As Spanish property developers collapse, the savings banks’ exposure to the sector – and to overstretched home buyers – is taking its toll. Less than 1 per cent a year ago but more than 3 per cent now, their collective non-performing loan rate is higher than that of the listed banks and climbing with alarming speed.

Credit rating agencies have made a series of downward revisions and bankers fear that the smallest and most overexposed lenders could eventually fail. “If a bank goes over 10 per cent on NPLs, it’s difficult to come back, and I think a lot of them are going to go over,” says the investment banker.

Although banking officials and politicians are loath to subscribe publicly to such a nightmare scenario, there is consensus that reform and consolidation in the savings bank system are unavoidable. This could take several forms, with the most drastic involving the aggregation of some of the worst affected into larger entities, which would then be recapitalised and sent back to work.

Another would be a series of takeovers, with strong cajas such as La Caixa, the Catalan powerhouse, or the capital’s Caja Madrid mopping up weaklings in “sunbelt” regions along the Mediterranean coast. But political will for such change might be lacking.

With regional politicians and local councillors distributed through the three tiers of corporate governance, the institutions have become, to varying degrees, platforms for pork barrel politics, regional power games and partisan bickering. The attempt to merge three cajas in the Basque country, for example, has become a long-running soap opera as political differences threaten the deal.

Tie-ups across borders in Spain’s proudly autonomous regions have also proved all but impossible in the past, mainly because of legal complexities.

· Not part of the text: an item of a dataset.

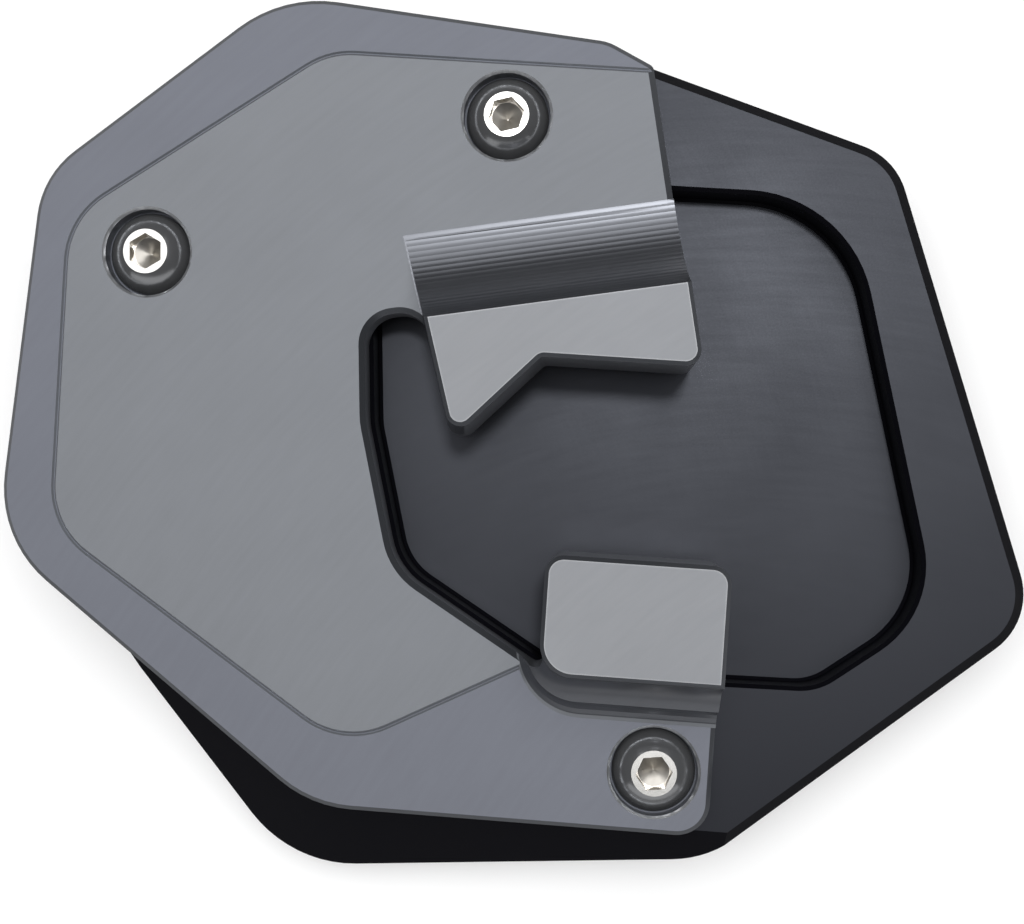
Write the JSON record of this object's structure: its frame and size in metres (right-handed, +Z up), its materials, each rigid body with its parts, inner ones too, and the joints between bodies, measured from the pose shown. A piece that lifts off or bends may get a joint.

As it is, a caja simply wanting to advertise in all of Spain’s 17 regions needs 18 permits – one from each regional government and one from the centre.

Those who are eager to reform the cajas say it is up to legislators to facilitate a shake-out. They argue that reducing the limit on political representation on the banks’ boards, supervisory commissions and general assemblies from 50 per cent now to 25 per cent would be a good start.